Work required
Write the material out again exactly as it stands.

═══

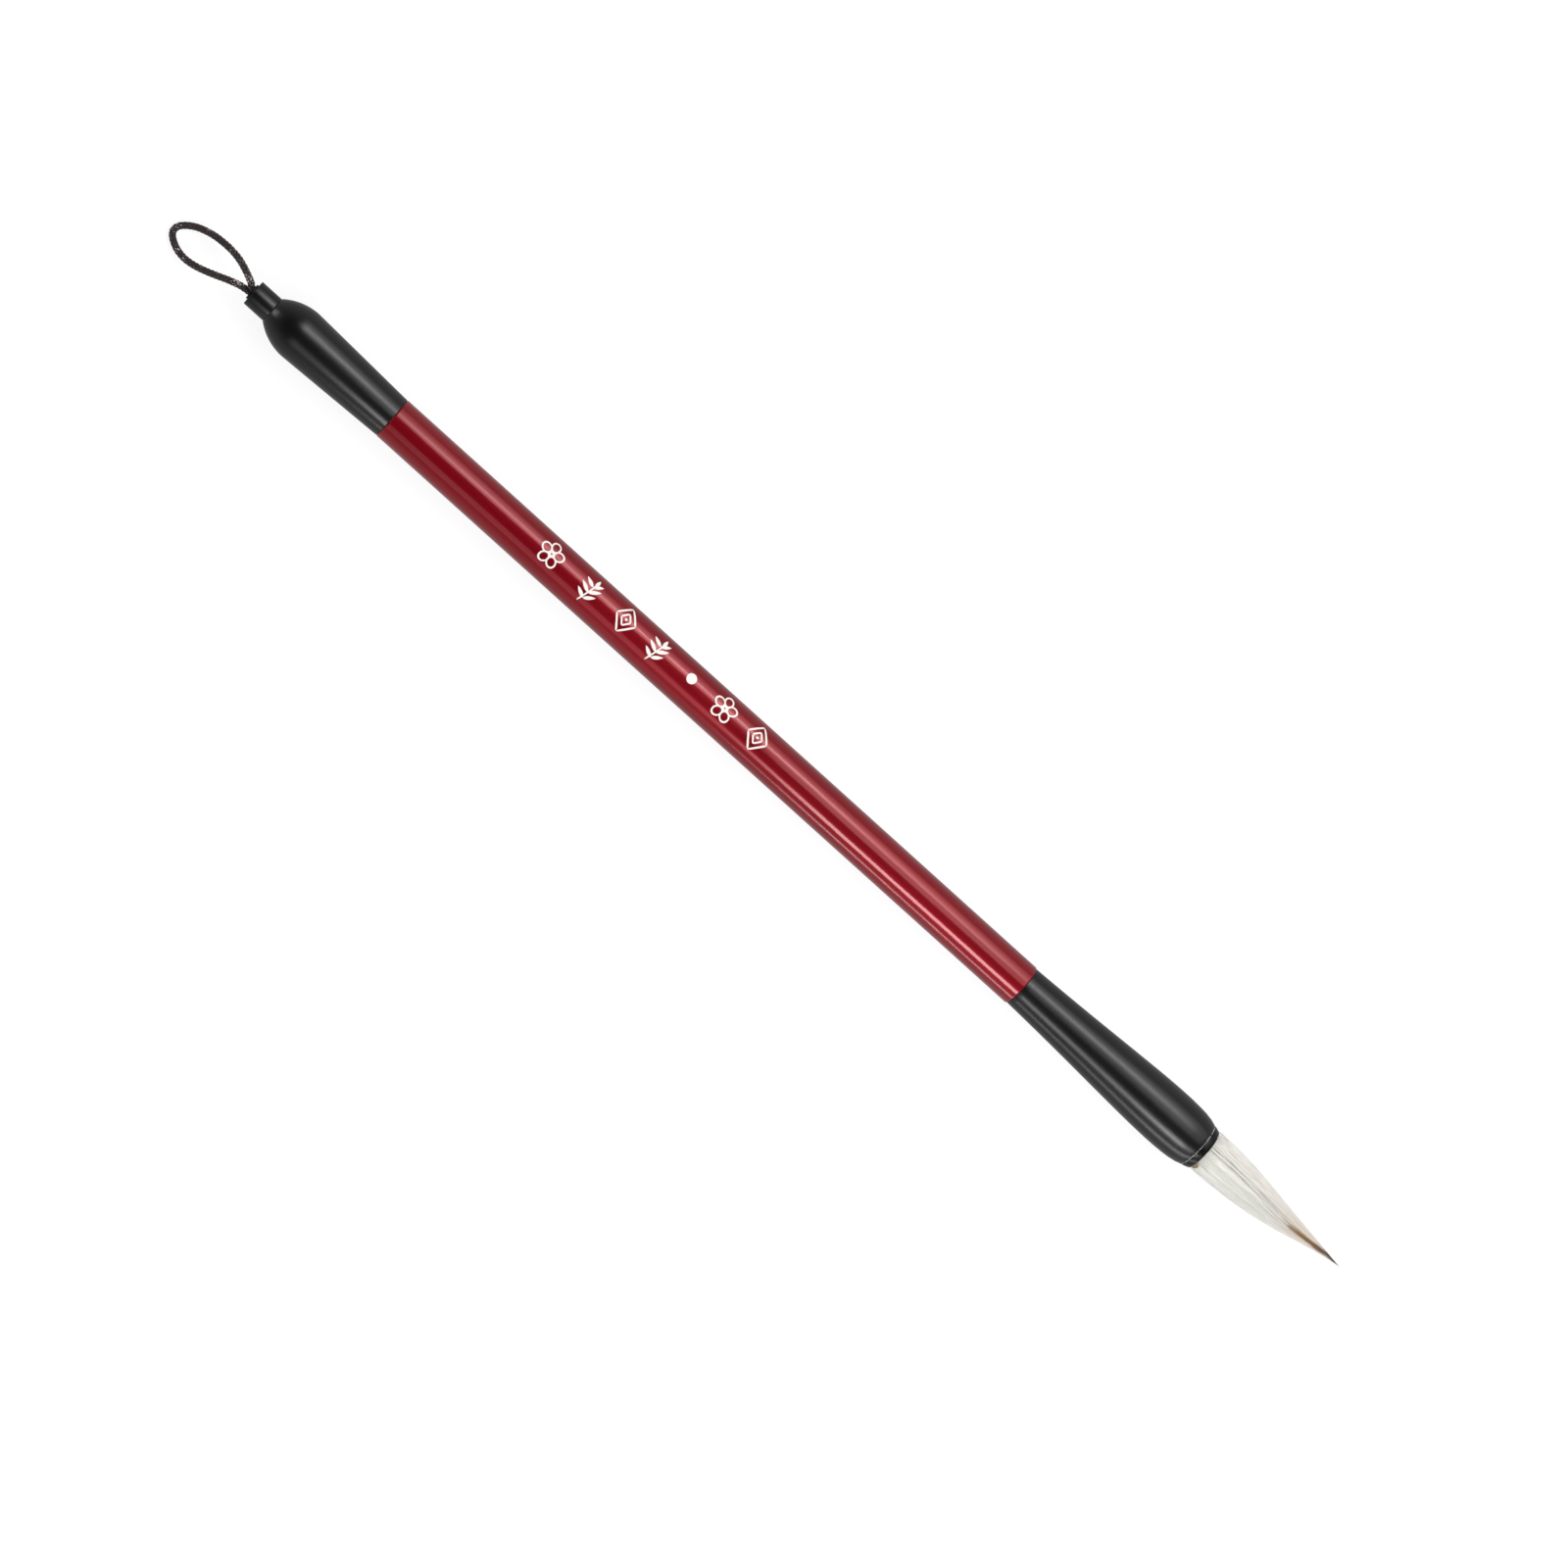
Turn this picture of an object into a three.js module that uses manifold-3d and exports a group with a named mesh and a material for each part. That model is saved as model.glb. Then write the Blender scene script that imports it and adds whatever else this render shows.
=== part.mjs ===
// A calligraphy brush lying on its side: a lacquered wooden shaft between a moulded end cap and a
// flared ferrule, a tuft of white hair round a darker core, and a braided cord loop to hang it by.
// Millimetres. +X runs along the brush towards the tip of the tuft and +Z is up, off the surface
// that the brush lies on. Each piece is drawn along X from the end face of the cord collar, which
// is station 0, and the whole brush is then set down with its middle over the origin.
import * as THREE from "three";
import { mergeVertices } from "three/addons/utils/BufferGeometryUtils.js";
import Module from "manifold-3d";

const wasm = await Module();
wasm.setup();

// ---------------------------------------------------------------- driving dimensions

const gap = 0.1; // room for glue between two pieces that fit together
const edge = 0.2; // size of a broken edge

const shaft = { start: 31.4, end: 176.7, radius: 4.0, socketRadius: 2.65, socketDepth: 12.5 };
const cap = { start: 4.4, neckRadius: 2.47, shoulderEnd: 10.7, shoulderRadius: 4.78, endRadius: 3.95 };
const spigot = { start: 2.1, radius: 1.95, bore: 1.35 };
const knotRoom = { start: 9.6, radius: 1.75 };
const collar = { end: 4.3, radius: 2.43, wall: 1.0, bore: 2.05, hole: 1.6 };
const bush = { lip: -0.35, radius: 1.5, bore: 1.25, flangeStart: 1.1, flangeEnd: 1.9, flangeRadius: 1.9 };
const tenon = { length: 11, radius: 2.5 };
const ferrule = { start: 176.8, end: 218.2, neckRadius: 3.83, bellyStation: 211.1, bellyRadius: 5.24 };
const socket = { start: 206.9, radius: 4.2 };
const ring = { start: 218.3, end: 219.7, radius: 4.42, lip: 4.05, bore: 3.95 };
const ringSpigot = { start: 216.1, radius: 4.1 };
const root = { start: 208.4, radius: 3.83, waist: 3.35 };
const binding = { start: 210.2, turns: 4, thread: 0.55 };
const tuft = { length: 31.8, radius: 4.1, lean: 0.56, bend: 221.5, ball: 3.73 };
const cord = { diameter: 1.2, tailEnd: 9.3, bend: -2.1, ballRadius: 1.35 };

const sides = 32; // flats round a turned piece, an even number with one flat facing down
const innerSides = 24;
const tipStation = ring.end + tuft.length;
const middle = (bush.lip + tipStation) / 2;
const axisHeight = ferrule.bellyRadius * Math.cos(Math.PI / sides); // the belly's flat rests on z = 0

// ---------------------------------------------------------------- materials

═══

Exercise result
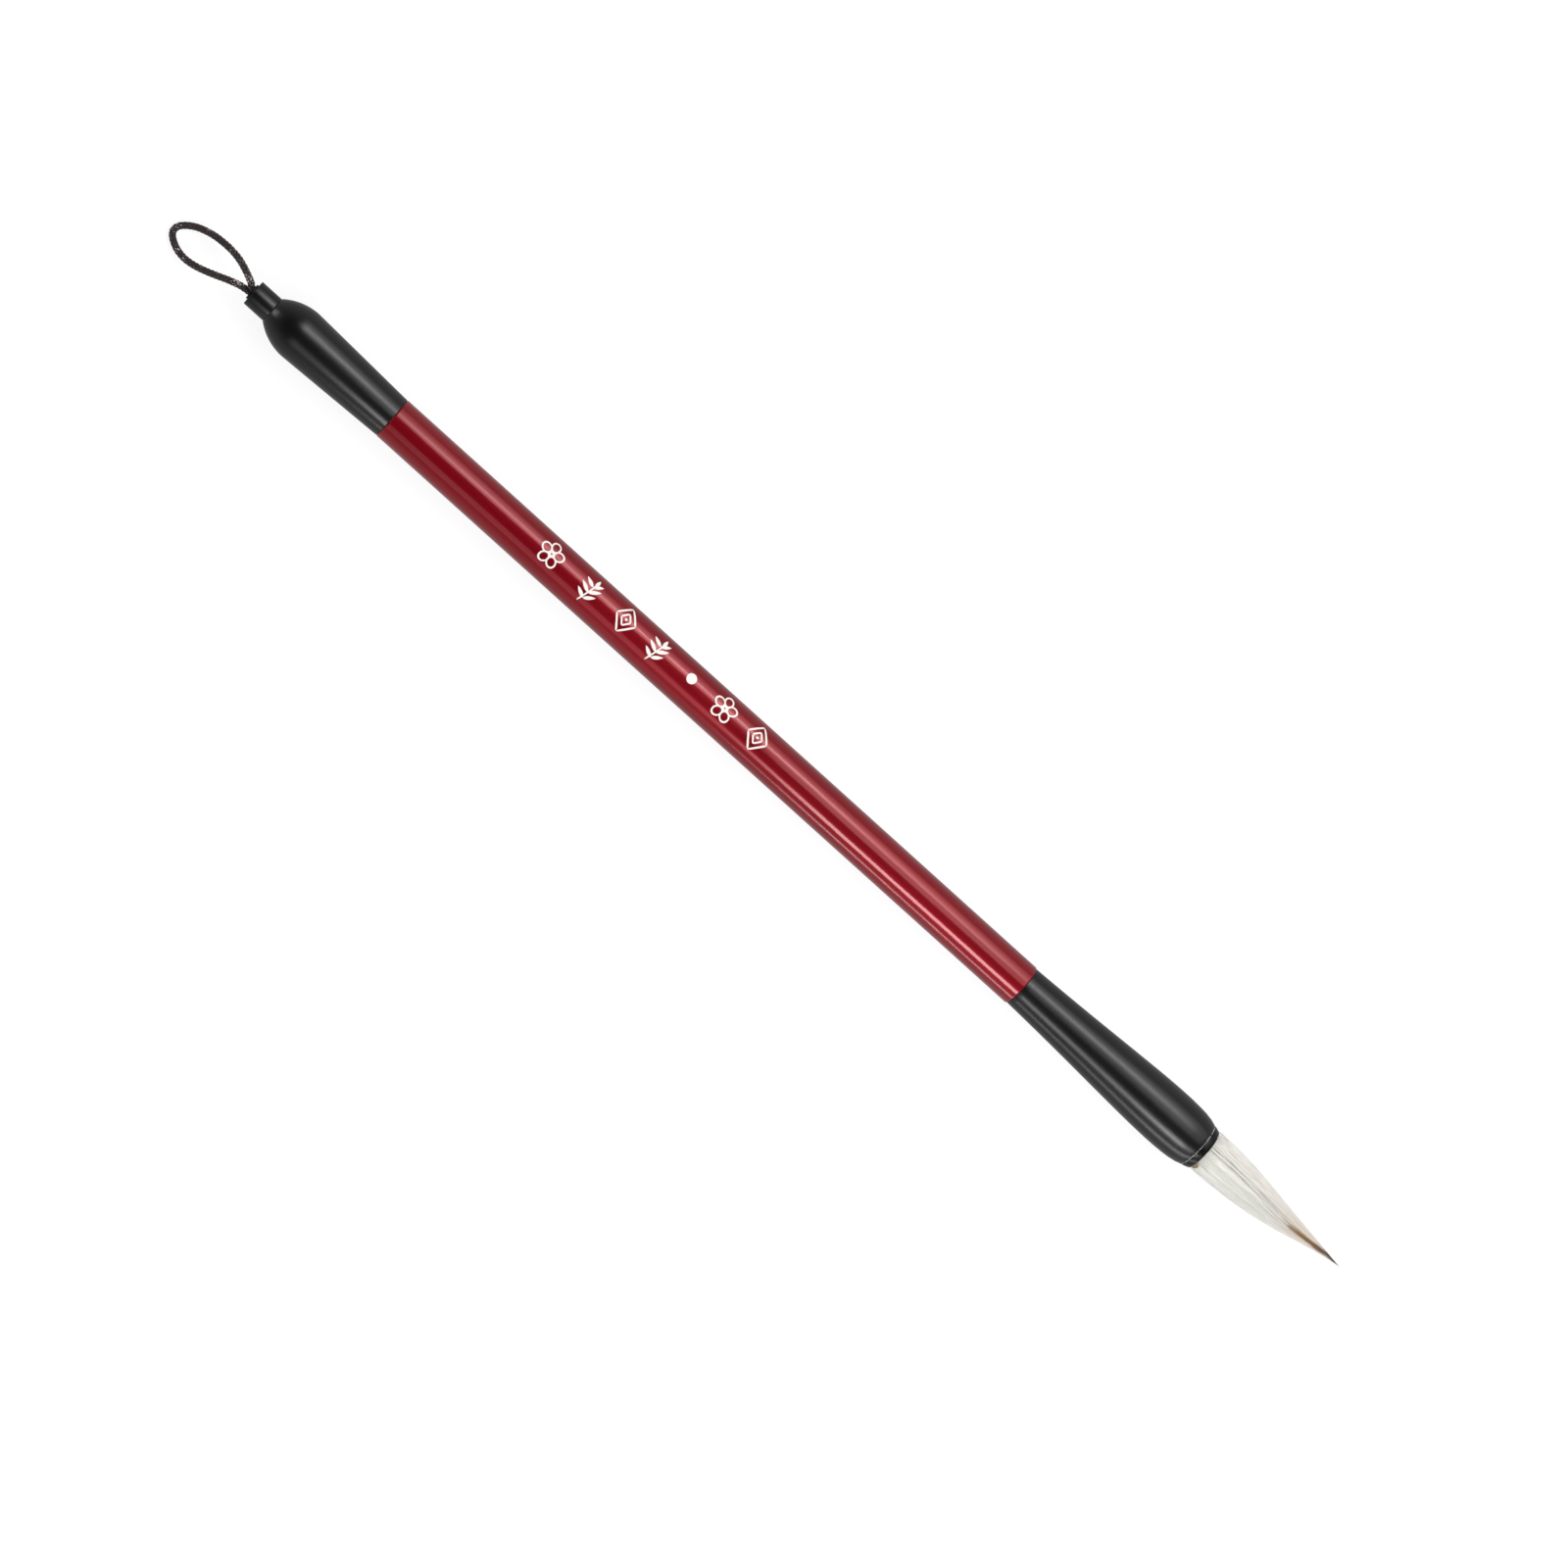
Turn this picture of an object into a three.js module that uses manifold-3d and exports a group with a named mesh and a material for each part. That model is saved as model.glb. Then write the Blender scene script that imports it and adds whatever else this render shows.
=== part.mjs ===
// A calligraphy brush lying on its side: a lacquered wooden shaft between a moulded end cap and a
// flared ferrule, a tuft of white hair round a darker core, and a braided cord loop to hang it by.
// Millimetres. +X runs along the brush towards the tip of the tuft and +Z is up, off the surface
// that the brush lies on. Each piece is drawn along X from the end face of the cord collar, which
// is station 0, and the whole brush is then set down with its middle over the origin.
import * as THREE from "three";
import { mergeVertices } from "three/addons/utils/BufferGeometryUtils.js";
import Module from "manifold-3d";

const wasm = await Module();
wasm.setup();

// ---------------------------------------------------------------- driving dimensions

const gap = 0.1; // room for glue between two pieces that fit together
const edge = 0.2; // size of a broken edge

const shaft = { start: 31.4, end: 176.7, radius: 4.0, socketRadius: 2.65, socketDepth: 12.5 };
const cap = { start: 4.4, neckRadius: 2.47, shoulderEnd: 10.7, shoulderRadius: 4.78, endRadius: 3.95 };
const spigot = { start: 2.1, radius: 1.95, bore: 1.35 };
const knotRoom = { start: 9.6, radius: 1.75 };
const collar = { end: 4.3, radius: 2.43, wall: 1.0, bore: 2.05, hole: 1.6 };
const bush = { lip: -0.35, radius: 1.5, bore: 1.25, flangeStart: 1.1, flangeEnd: 1.9, flangeRadius: 1.9 };
const tenon = { length: 11, radius: 2.5 };
const ferrule = { start: 176.8, end: 218.2, neckRadius: 3.83, bellyStation: 211.1, bellyRadius: 5.24 };
const socket = { start: 206.9, radius: 4.2 };
const ring = { start: 218.3, end: 219.7, radius: 4.42, lip: 4.05, bore: 3.95 };
const ringSpigot = { start: 216.1, radius: 4.1 };
const root = { start: 208.4, radius: 3.83, waist: 3.35 };
const binding = { start: 210.2, turns: 4, thread: 0.55 };
const tuft = { length: 31.8, radius: 4.1, lean: 0.56, bend: 221.5, ball: 3.73 };
const cord = { diameter: 1.2, tailEnd: 9.3, bend: -2.1, ballRadius: 1.35 };

const sides = 32; // flats round a turned piece, an even number with one flat facing down
const innerSides = 24;
const tipStation = ring.end + tuft.length;
const middle = (bush.lip + tipStation) / 2;
const axisHeight = ferrule.bellyRadius * Math.cos(Math.PI / sides); // the belly's flat rests on z = 0

// ---------------------------------------------------------------- materials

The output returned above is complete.